Samuel nodded. “And his children didn’t do it entirely,” he said.Lee sipped his coffee. “Then I got a copy of the American Standard Bible. It was very new then. And it was different in this passage. It says, ‘Do thou rule over him.’ Now this is very different. This is not a promise, it is an order. And I began to stew about it. I wondered what the original word of the original writer had been that these very different translations could be made.”
 Skipping ahead Lee reveals his discovery - that the original Hebrew word Timshel” did not mean "Thou Shalt" (a promise) as one version says, or "Do Thou” (a command) as another version says... but rather it means “Thou Mayest.”  The conversation continues...
Samuel said, “It’s a fantastic story. And I’ve tried to follow and maybe I’ve missed somewhere. Why is this word so important?”
Lee’s hand shook as he filled the delicate cups.
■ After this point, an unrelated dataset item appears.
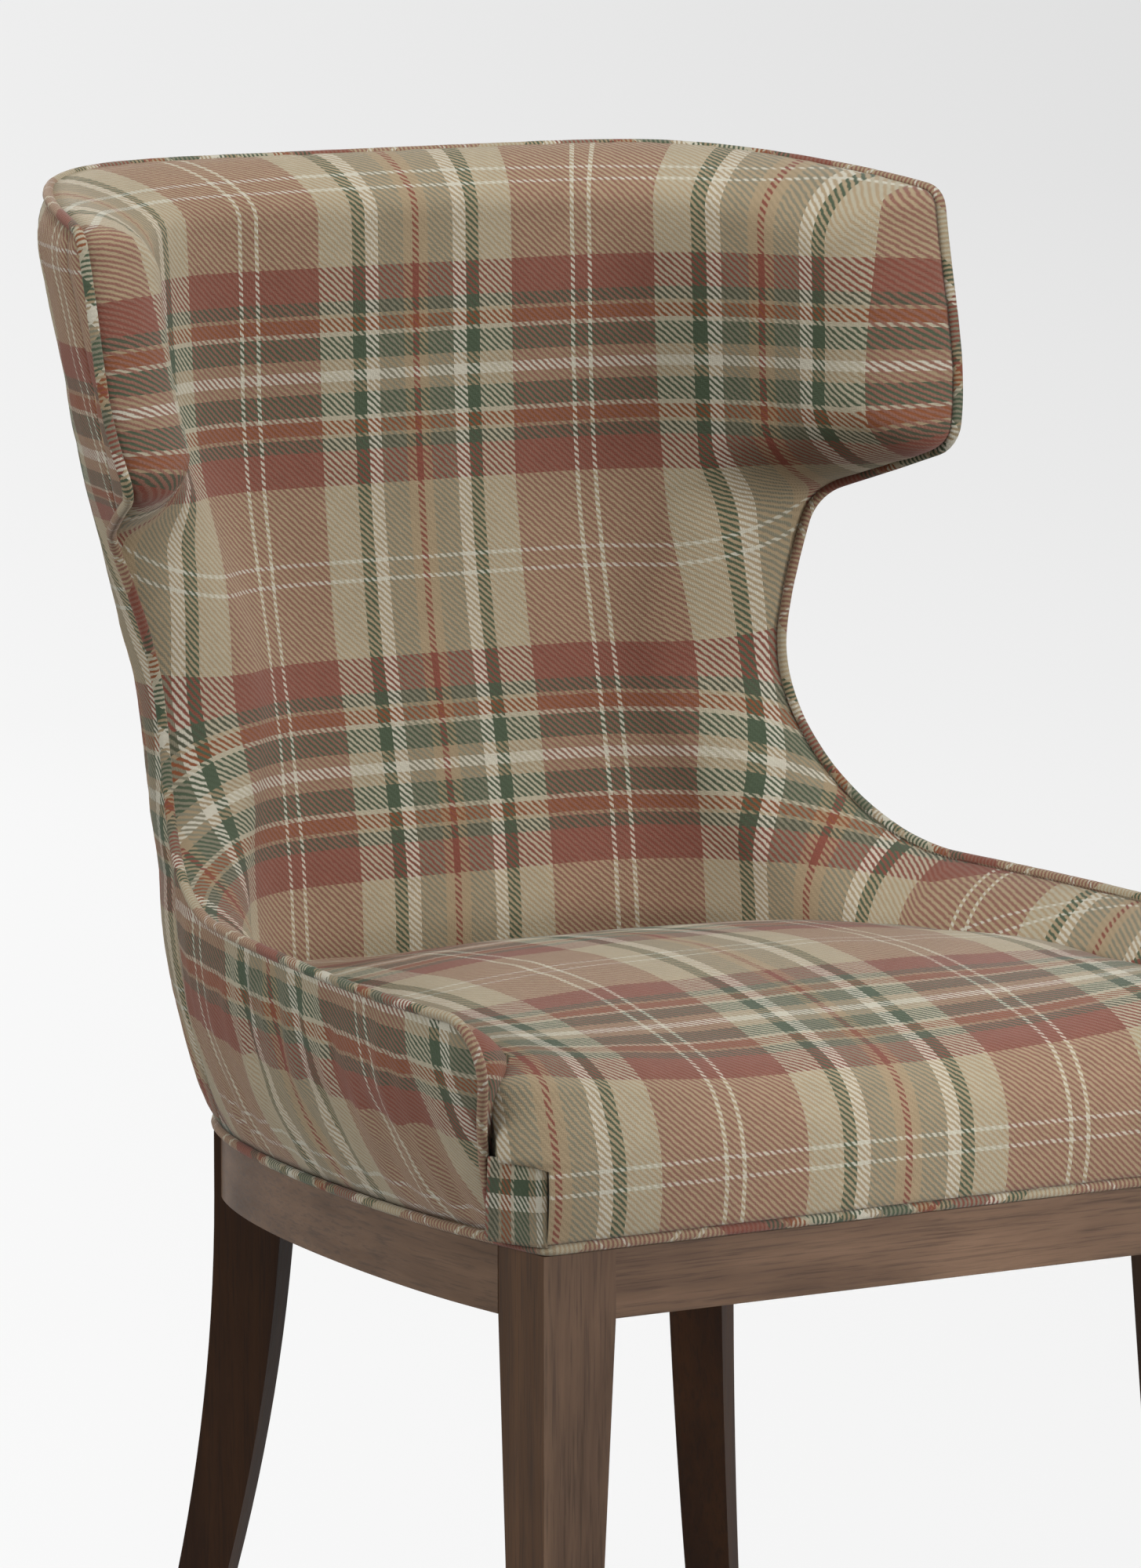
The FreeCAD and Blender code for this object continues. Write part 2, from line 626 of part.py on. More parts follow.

He drank his down in one gulp. “Don’t you see?” he cried. “The American Standard translation orders men to triumph over sin, and you can call sin ignorance. The King James translation makes a promise in ‘Thou shalt,’ meaning that men will surely triumph over sin. But the Hebrew word, the word timshel—‘Thou mayest’— that gives a choice. It might be the most important word in the world. That says the way is open. That throws it right back on a man. For if ‘Thou mayest’—it is also true that ‘Thou mayest not.’ Don’t you see?”
“Yes, I see. I do see. But you do not believe this is divine law. Why do you feel its importance?”
“Ah!” said Lee. “I’ve wanted to tell you this for a long time. I even anticipated your questions and I am well prepared. Any writing which has influenced the thinking and the lives of innumerable people is important. Now, there are many millions in their sects and churches who feel the order, ‘Do thou,’ and throw their weight into obedience. And there are millions more who feel predestination in ‘Thou shalt.’ Nothing they may do can interfere with what will be. But ‘Thou mayest’! Why, that makes a man great, that gives him stature with the gods, for in his weakness and his filth and his murder of his brother he has still the great choice. He can choose his course and fight it through and win.” Lee’s voice was a chant of triumph.
Adam said, “Do you believe that, Lee?”
“Yes, I do. Yes, I do. It is easy out of laziness, out of weakness, to throw oneself into the lap of deity, saying, ‘I couldn’t help it; the way was set.’ But think of the glory of the choice! That makes a man a man. A cat has no choice, a bee must make honey. There’s no godliness there. And do you know, those old gentlemen who were sliding gently down to death are too interested to die now?”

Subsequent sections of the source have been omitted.